Another biblical perspective is that God’s providence is emergent, more in the moment, serendipitous. This would be the Ethiopian Eunuch’s testimony.

He had just been to worship and was reading scripture. These are two practices that set us up to recognize God’s providence. Then Philip ran up alongside his chariot. Rather than being alarmed, the Eunuch was open to him.

The Spirit had directed Philip to that road and to that chariot. But there the Spirit stopped nudging him. Sometimes we wait for spiritual nudges when there are none to come. Sometimes to see God’s providence we just have to engage the context in which we find ourselves. Philip hears the Eunuch reading and engages him.

The Ethiopian also engages Philip. He invites him in and asks him a question. Here are two more clues for discovering God’s providence: Showing hospitality and asking questions.

So far the Ethiopian’s experience with providence doesn’t have to do with a crisis or with planning ahead (even though he was a financial planner for the Ethiopian queen). It is emergent. He was set up by worship and reading scripture, he was open and hospitable to the stranger, and he knew he couldn’t understand everything by himself, so he asked questions.

Their discussion turns to Jesus, and Acts tells us Philip proclaimed the good news about Jesus. Apparently that good news included a conversation about baptism, because when they happen upon some water (more evidence of emergent providence), the Ethiopian asks for baptism.

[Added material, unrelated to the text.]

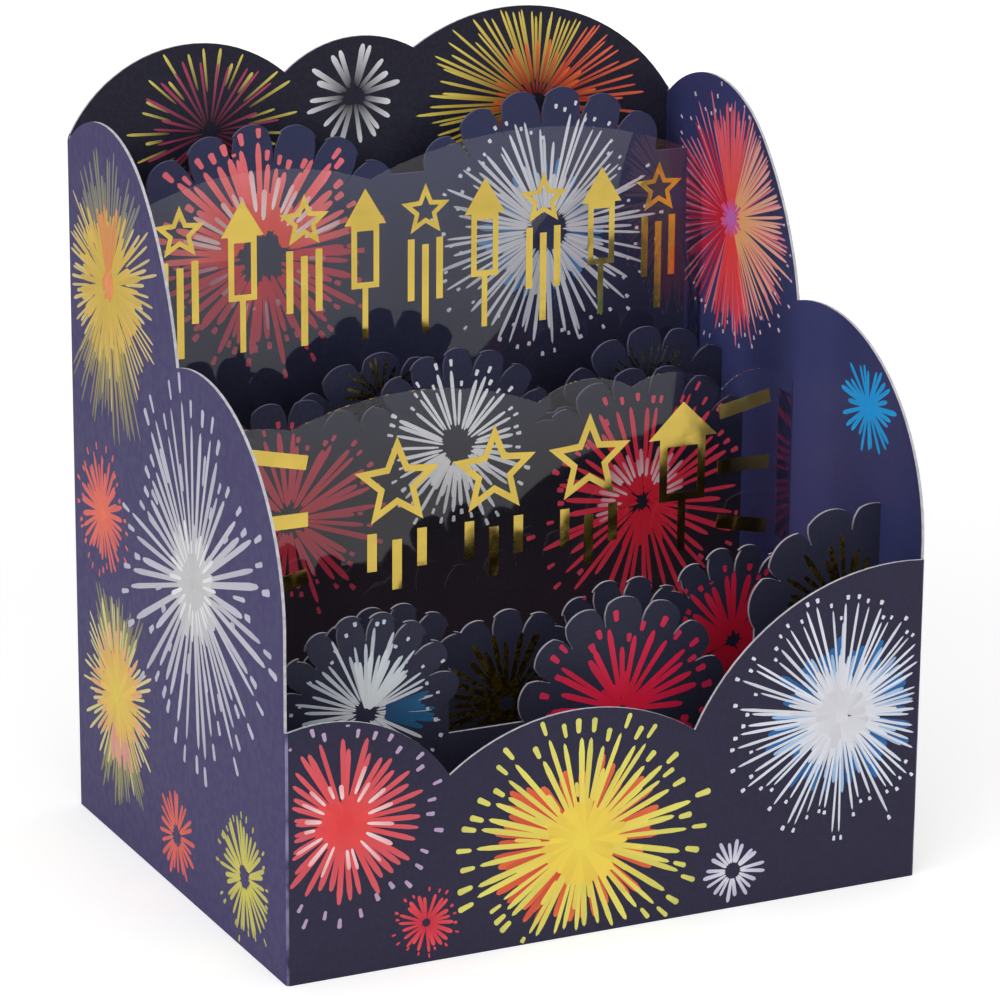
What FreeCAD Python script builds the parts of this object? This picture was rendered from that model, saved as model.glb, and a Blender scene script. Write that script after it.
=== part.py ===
import FreeCAD, Part
import math
import os
from collections import namedtuple

import Sketcher
from FreeCAD import Placement, Rotation, Vector

# Pop up box card with fireworks.
# One strip of printed card is folded into a four sided sleeve with scalloped
# die cut tops. Five die cut card layers and two clear film layers cross it,
# each glued to the two side panels by a folded tab at either end, so that the
# whole card folds flat as a parallelogram.
# Sizes are in millimetres. Widths run along X, depths along Y from the front
# panel to the back one, and heights ("up") are measured from the table.

doc = FreeCAD.newDocument("pop_up_card")
sheet = doc.addObject("Spreadsheet::Sheet", "sizes")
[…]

In the original manuscript, what Philip taught about baptism isn’t described. (That’s why someone inserted verse 37 later.) But we can infer what baptism means by looking at the rest of Acts and the Gospel of Luke, both written by the same author. These books teach that baptism includes forgiveness of sin and adoption by God. It represents one’s incorporation into the body of believers. Through baptism, one receives the Holy Spirit and is enabled for kingdom living. All this and more is included in the “proclamation of the good news about Jesus.”

After baptism, the Ethiopian “went on his way rejoicing.” You can bet he believed in God’s providence. He didn’t rely on his own planning ahead. And he didn’t return to providence only later in a crisis. He looked for God’s providence every moment of his life. And he found it.

There’s another lesson about providence that is hidden in this story. It’s a harder lesson, beyond worship and scripture, beyond hospitality and asking questions, and beyond baptism.

After the baptism, the Spirit snatches Philip away. The Ethiopian no longer “sees” him. Providence seems to end. It is when this happens, in the appearance of deficiency, that faith applies. The Ethiopian Eunuch went on his way rejoicing, walking no longer by what he could see, but by faith.

Philip also learned about God’s emergent providence. He was ordained a deacon to help serve needy Greek widows so the apostles could concentrate on preaching. But shortly after that, he himself started preaching to Samaritans. Philip was already a pretty open-minded religious person. After his encounter with the Ethiopian Eunuch, yet another non-Jewish person, he finds himself in Azotus, and making his way to Caesarea, he proclaims the good news in all the towns.

It isn’t until about nineteen years later that we hear of Philip again. The great evangelist Paul visits Caesarea and stays at the house of “Philip the Evangelist.” Apparently Philip had continued, without any more extraordinary nudging of the Spirit, to proclaim the good news of Jesus for nineteen years. And what is more, his four daughters had become pastors.

The hidden lesson about providence in this passage is that when it seems providence has come to an end, we can apply faith. With the Ethiopian and Philip, we remember God’s providence in the past. We worship, read scripture, and remain open to the stranger. And in faith we say with the Ethiopian Eunuch, Philip the Evangelist, and my grandmother, “God will provide.”